• **Task to carry out**
Pull out of the data below the stretch of lines bounded by the one containing "Write part 3" and the one containing "for node in", both bounds included, unchanged.

=== Entries ===

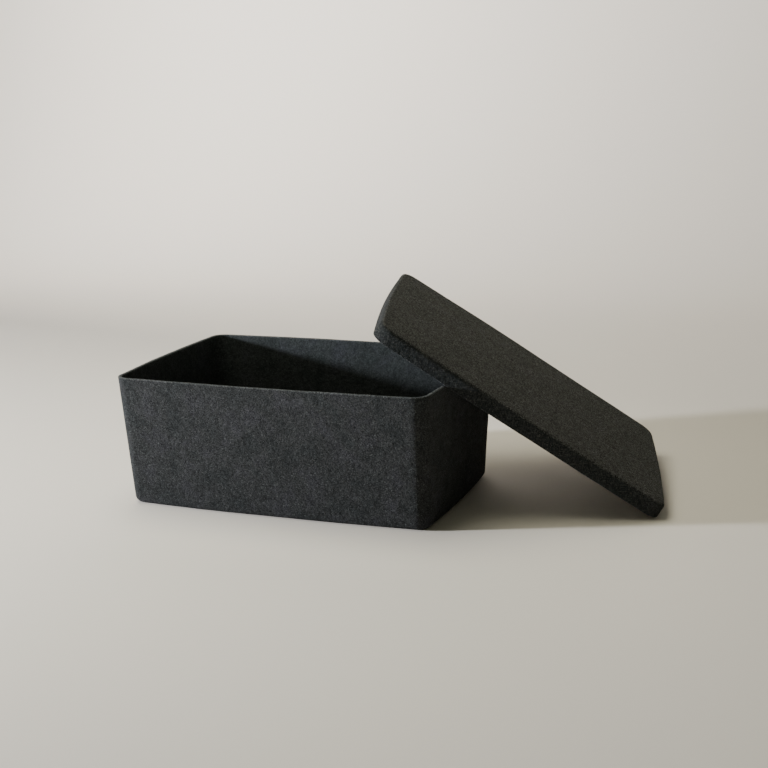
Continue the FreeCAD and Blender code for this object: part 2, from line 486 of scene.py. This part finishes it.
boxFeltMaterial = feltMaterial("charcoalBoxFelt", boxFelt)
insideFeltMaterial = feltMaterial("charcoalInsideFelt", insideFelt)
lidFeltMaterial = feltMaterial("charcoalLidFelt", lidFelt)
skirtFeltMaterial = feltMaterial("charcoalSkirtFelt", skirtFelt)
cutFeltMaterial = feltMaterial("cutFeltEdge", cutFelt)
print("felt materials made")

box = feltTray("boxShell", boxShell, *boxSize,
               [boxFeltMaterial, boxFeltMaterial, cutFeltMaterial, insideFeltMaterial])
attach(box, "box")
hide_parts("box_shell")
print("box made,", len(box.data.polygons), "faces")


def leaningFrame(solid):
    # the lid's own axes and sizes, read from its solid: the top's normal, then the long sides'
    mesh = solid.data
    normals = np.array([face.normal for face in mesh.polygons])
    areas = np.array([face.area for face in mesh.polygons])
    spread = (normals * areas[:, None]).T @ normals
    values, vectors = np.linalg.eigh(spread)
    along, across, up = (vectors[:, k] for k in np.argsort(values))
    up = up * np.sign(up[2])
    along = along * -np.sign(along[2])
    across = np.cross(up, along)
    axes = np.stack([along, across, up], axis=1)
    local = np.array([vertex.co for vertex in mesh.vertices]) @ axes
    low, high = local.min(axis=0), local.max(axis=0)
    origin = axes @ np.array([(low[0] + high[0]) / 2, (low[1] + high[1]) / 2, low[2]])
    placed = Matrix([[*axes[row], origin[row]] for row in range(3)] + [[0, 0, 0, 1]])
    return placed, high - low


leaning, lidSize = leaningFrame(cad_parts["lid_shell"])
lid = feltTray("lidShell", lidShell, *lidSize,
               [skirtFeltMaterial, lidFeltMaterial, cutFeltMaterial, lidFeltMaterial])
turnOver = Matrix.Translation((0, 0, lidSize[2])) @ Matrix.Rotation(math.pi, 4, "X")
lid.data.transform(turnOver)
lid.matrix_world = leaning
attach(lid, "lid")
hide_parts("lid_shell")
print("lid made,", len(lid.data.polygons), "faces")


# the pale floor, which bends up into the back wall
room = {
    "floorColour": (0.755, 0.71, 0.65),
    "depth": 2.2,
    "height": 2.4,
    "bend": 1.1,
    "halfWidth": 3.0,
    "front": -2.5,
    "bendSteps": 16,
    "roughness": 0.85,
}


def roomMaterial():
    material = bpy.data.materials.new("paleRoom")
    material.use_nodes = True
    shader = material.node_tree.nodes["Principled BSDF"]
    shader.inputs["Base Color"].default_value = (*room["floorColour"], 1)
    shader.inputs["Roughness"].default_value = room["roughness"]
    return material


def makeRoom():
    profile = [(room["front"], 0.0), (room["depth"] - room["bend"], 0.0)]
    for k in range(1, room["bendSteps"] + 1):
        turn = math.pi / 2 * k / room["bendSteps"]
        profile.append((room["depth"] - room["bend"] + room["bend"] * math.sin(turn),
                        room["bend"] * (1 - math.cos(turn))))
    profile.append((room["depth"], room["height"]))
    points = [(side * room["halfWidth"], y, z) for side in (-1, 1) for y, z in profile]
    count = len(profile)
    faces = [(k, k + count, k + count + 1, k + 1) for k in range(count - 1)]
    mesh = bpy.data.meshes.new("paleRoom")
    mesh.from_pydata(points, [], faces)
    mesh.materials.append(roomMaterial())
    for face in mesh.polygons:
        face.use_smooth = True
    sweep = bpy.data.objects.new("paleRoom", mesh)
    bpy.context.collection.objects.link(sweep)


makeRoom()

# angles in degrees round the object, distances in metres
lights = {
    "key": {"azimuth": -63.2, "elevation": 9.8, "distance": 2.2, "size": 0.14, "power": 116,
            "colour": (0.94, 0.96, 1.0)},
    "fill": {"azimuth": -80, "elevation": 70, "distance": 0.98, "size": 0.80, "power": 9.0,
             "colour": (0.97, 0.94, 0.75)},
}
skyColour = (0.94, 0.96, 0.72)
skyStrength = 0.12


def fromObject(azimuth, elevation, distance, target):
    # azimuth 0 is in front of the object, positive towards +X
    a, e = math.radians(azimuth), math.radians(elevation)
    away = Vector((math.sin(a) * math.cos(e), -math.cos(a) * math.cos(e), math.sin(e)))
    return target + away * distance, away


def softLight(name, look, target):
    data = bpy.data.lights.new(name, "AREA")
    data.shape = "DISK"
    data.size = look["size"]
    data.energy = look["power"]
    data.color = look["colour"]
    lamp = bpy.data.objects.new(name, data)
    bpy.context.collection.objects.link(lamp)
    lamp.location, away = fromObject(look["azimuth"], look["elevation"], look["distance"], target)
    lamp.rotation_mode = "QUATERNION"
    lamp.rotation_quaternion = away.to_track_quat("Z", "Y")


lightsTarget = Vector((0.08, 0.03, 0.08))
for name, look in lights.items():
    softLight(name + "Light", look, lightsTarget)
# stands behind and to the left of the object, turned to the back wall
wallLight = {"azimuth": -12, "elevation": 8, "distance": 0.0, "size": 1.2, "power": 40,
             "colour": (1.0, 0.96, 0.90)}
wallLightPlace = Vector((-1.1, 1.0, 1.25))
softLight("wallLight", wallLight, wallLightPlace)
world = bpy.data.worlds.new("room")
bpy.context.scene.world = world
world.use_nodes = True
sky = world.node_tree.nodes["Background"]
sky.inputs["Color"].default_value = (*skyColour, 1)
sky.inputs["Strength"].default_value = skyStrength

camera = {
    "target": (0.0995, -0.0359, 0.1336),
    "azimuth": 20.734,
    "elevation": 13.164,
    "roll": -1.203,
    "distance": 1.5564,
    "lens": 69.58,
    "sensor": 36.0,
}


def makeCamera():
    data = bpy.data.cameras.new("view")
    data.lens, data.sensor_width = camera["lens"], camera["sensor"]
    data.clip_start, data.clip_end = 0.05, 20
    viewer = bpy.data.objects.new("view", data)
    bpy.context.collection.objects.link(viewer)
    viewer.location, away = fromObject(camera["azimuth"], camera["elevation"],
                                       camera["distance"], Vector(camera["target"]))
    roll = Matrix.Rotation(math.radians(camera["roll"]), 3, "Z")
    turn = away.to_track_quat("Z", "Y").to_matrix() @ roll
    viewer.rotation_mode = "QUATERNION"
    viewer.rotation_quaternion = turn.to_quaternion()
    bpy.context.scene.camera = viewer


makeCamera()
print("room, lights and camera made")
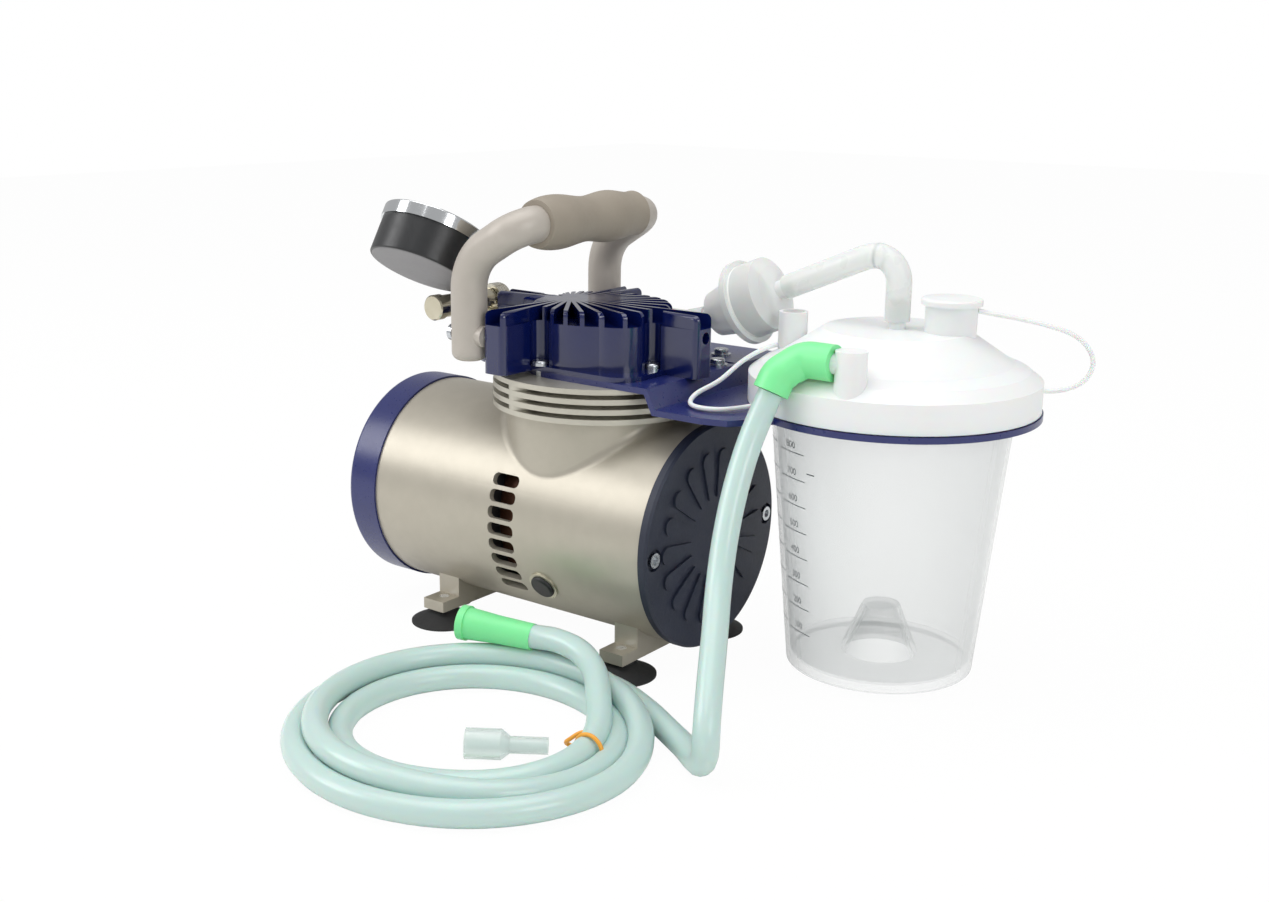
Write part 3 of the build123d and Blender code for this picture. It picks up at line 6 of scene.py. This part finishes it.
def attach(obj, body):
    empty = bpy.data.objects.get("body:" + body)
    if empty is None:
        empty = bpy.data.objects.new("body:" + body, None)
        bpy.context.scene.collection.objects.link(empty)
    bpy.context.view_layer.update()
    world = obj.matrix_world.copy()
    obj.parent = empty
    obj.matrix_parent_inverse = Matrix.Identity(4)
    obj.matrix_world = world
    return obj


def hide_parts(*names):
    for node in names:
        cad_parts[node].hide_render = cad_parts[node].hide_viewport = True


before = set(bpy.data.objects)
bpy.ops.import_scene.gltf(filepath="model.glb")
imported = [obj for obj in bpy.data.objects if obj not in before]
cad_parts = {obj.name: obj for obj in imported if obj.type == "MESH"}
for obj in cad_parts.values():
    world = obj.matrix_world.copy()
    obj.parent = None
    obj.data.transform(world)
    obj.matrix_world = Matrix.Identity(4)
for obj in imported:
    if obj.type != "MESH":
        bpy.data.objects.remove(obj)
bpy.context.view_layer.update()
scene = bpy.context.scene
scene.view_settings.view_transform = "Standard"


# The camera stands in front of the pump's right end, a little above the lid.
# Its place and lens come from the part's own edges set against the photograph.
camera = bpy.data.objects.new("camera", bpy.data.cameras.new("camera"))
scene.collection.objects.link(camera)
right = Vector((0.80265, 0.596321, 0.012383))
up = Vector((-0.158401, 0.193101, 0.968308))
ahead = Vector((-0.575032, 0.779175, -0.24945))
turned = Matrix((right, up, -ahead)).transposed().to_4x4()
camera.matrix_world = Matrix.Translation((0.393956, -0.585152, 0.277858)) @ turned
camera.data.sensor_width = 36.0
camera.data.lens = 42.332
scene.camera = camera


# Pale table top and studio light: one broad lamp above, one at the left, one low at the right.
# The background is white to the camera and to reflections, and the floor keeps the shadow.
def linear(code, alpha=1.0):
    """Turns an sRGB hex colour to the linear one that the shaders use."""
    parts = [int(code[i:i + 2], 16) / 255 for i in (1, 3, 5)]
    return [c / 12.92 if c <= 0.04045 else ((c + 0.055) / 1.055) ** 2.4 for c in parts] + [alpha]


def add(tree, kind, settings=None, values=None, links=None):
    """Adds one node, with its settings, its socket values and the sockets that feed it."""
    made = tree.nodes.new(kind)
    for name, value in (settings or {}).items():
        setattr(made, name, value)
    for name, value in (values or {}).items():
        made.inputs[name].default_value = value
    for name, socket in (links or {}).items():
        tree.links.new(socket, made.inputs[name])
    return made


def empty_material(name):
    """A new material with no nodes but its output."""
    material = bpy.data.materials.new(name)
    material.use_nodes = True
    material.node_tree.nodes.clear()
    return material, material.node_tree, material.node_tree.nodes.new("ShaderNodeOutputMaterial")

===

• **Solution**
Write part 3 of the build123d and Blender code for this picture. It picks up at line 6 of scene.py. This part finishes it.
def attach(obj, body):
    empty = bpy.data.objects.get("body:" + body)
    if empty is None:
        empty = bpy.data.objects.new("body:" + body, None)
        bpy.context.scene.collection.objects.link(empty)
    bpy.context.view_layer.update()
    world = obj.matrix_world.copy()
    obj.parent = empty
    obj.matrix_parent_inverse = Matrix.Identity(4)
    obj.matrix_world = world
    return obj


def hide_parts(*names):
    for node in names:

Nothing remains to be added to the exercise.